-- begin --

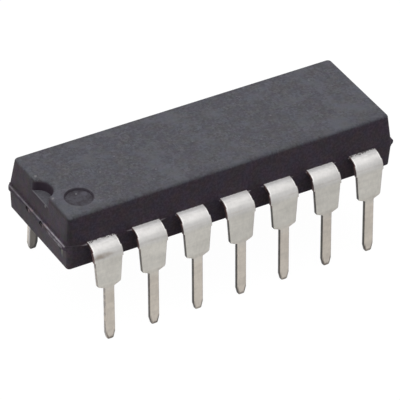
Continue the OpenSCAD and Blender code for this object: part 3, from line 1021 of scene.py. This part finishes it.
def reach_of(height):
    """How far past the bend's start a height lies on the flat blank."""
    drop = strip_top - height
    if drop < arc_drop:
        return bend_mid_r * acos(1 - drop / bend_r)
    return bend_mid_r * bend_turn + (drop - arc_drop) / cos(lean)


def leg_outline():
    """Half width against height, from the stubs to the tip, with rounded corners."""
    stub_top = strip_top - stub_drop
    stub_foot = stub_top - stub_h
    stub_side = exit_w / 2 + stub_out
    stub_r = stub_out / 3
    corners = [(exit_w / 2, strip_top, 0), (exit_w / 2, stub_top, stub_r), (stub_side, stub_top, stub_r),
               (stub_side, stub_foot, stub_r), (neck_w / 2, stub_foot, stub_r),
               (shoulder_w / 2, pin_l, shoulder_r), (pin_w / 2, pin_l - shoulder_rise, shoulder_r / 2),
               (pin_w / 2, tip_l, tip_l / 2), (tip_w / 2, 0, tip_w / 3), (0, 0, 0)]
    flat = [Vector(corner[:2]) for corner in corners]
    outline = [flat[0]]
    for i in range(1, len(corners) - 1):
        outline += corner_arc(flat[i - 1], flat[i], flat[i + 1], corners[i][2], 6)
    return outline


def thickness_at(height):
    """Half thickness of the strip, rounded off at the tip."""
    short = max(edge_r - height, 0)
    return strip_t / 2 - edge_r + sqrt(max(edge_r ** 2 - short ** 2, 0))


def leg_stations():
    """Reach, half width and half thickness from the bend's start to the tip."""
    inner_drop = strip_t * sin(lean)
    outline = [(reach_of(height + inner_drop * max(1 - height / tip_l, 0)), width, thickness_at(height))
               for width, height in leg_outline()]
    steps = 18
    stations = []
    for here, after in zip(outline, outline[1:]):
        stations.append(here)
        for i in range(1, steps):
            reach = bend_mid_r * bend_turn * i / steps
            if here[0] + 0.005 < reach < after[0] - 0.005:
                share = (reach - here[0]) / (after[0] - here[0])
                stations.append((reach, here[1] + share * (after[1] - here[1]), strip_t / 2))
    return stations + [outline[-1]]


print("bend starts", round(bend_start, 3), "mm out, and the leg has", len(leg_stations()), "stations")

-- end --

■ GOAL
Copy out only the lines running from the beginning of the data to the line with "return bend_mid_r * bend_turn", both ends included.

■ OUTPUT OF THE EXERCISE
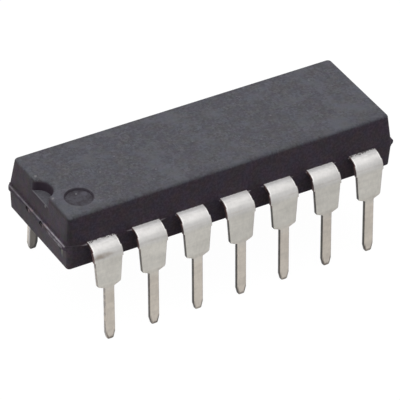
Continue the OpenSCAD and Blender code for this object: part 3, from line 1021 of scene.py. This part finishes it.
def reach_of(height):
    """How far past the bend's start a height lies on the flat blank."""
    drop = strip_top - height
    if drop < arc_drop:
        return bend_mid_r * acos(1 - drop / bend_r)
    return bend_mid_r * bend_turn + (drop - arc_drop) / cos(lean)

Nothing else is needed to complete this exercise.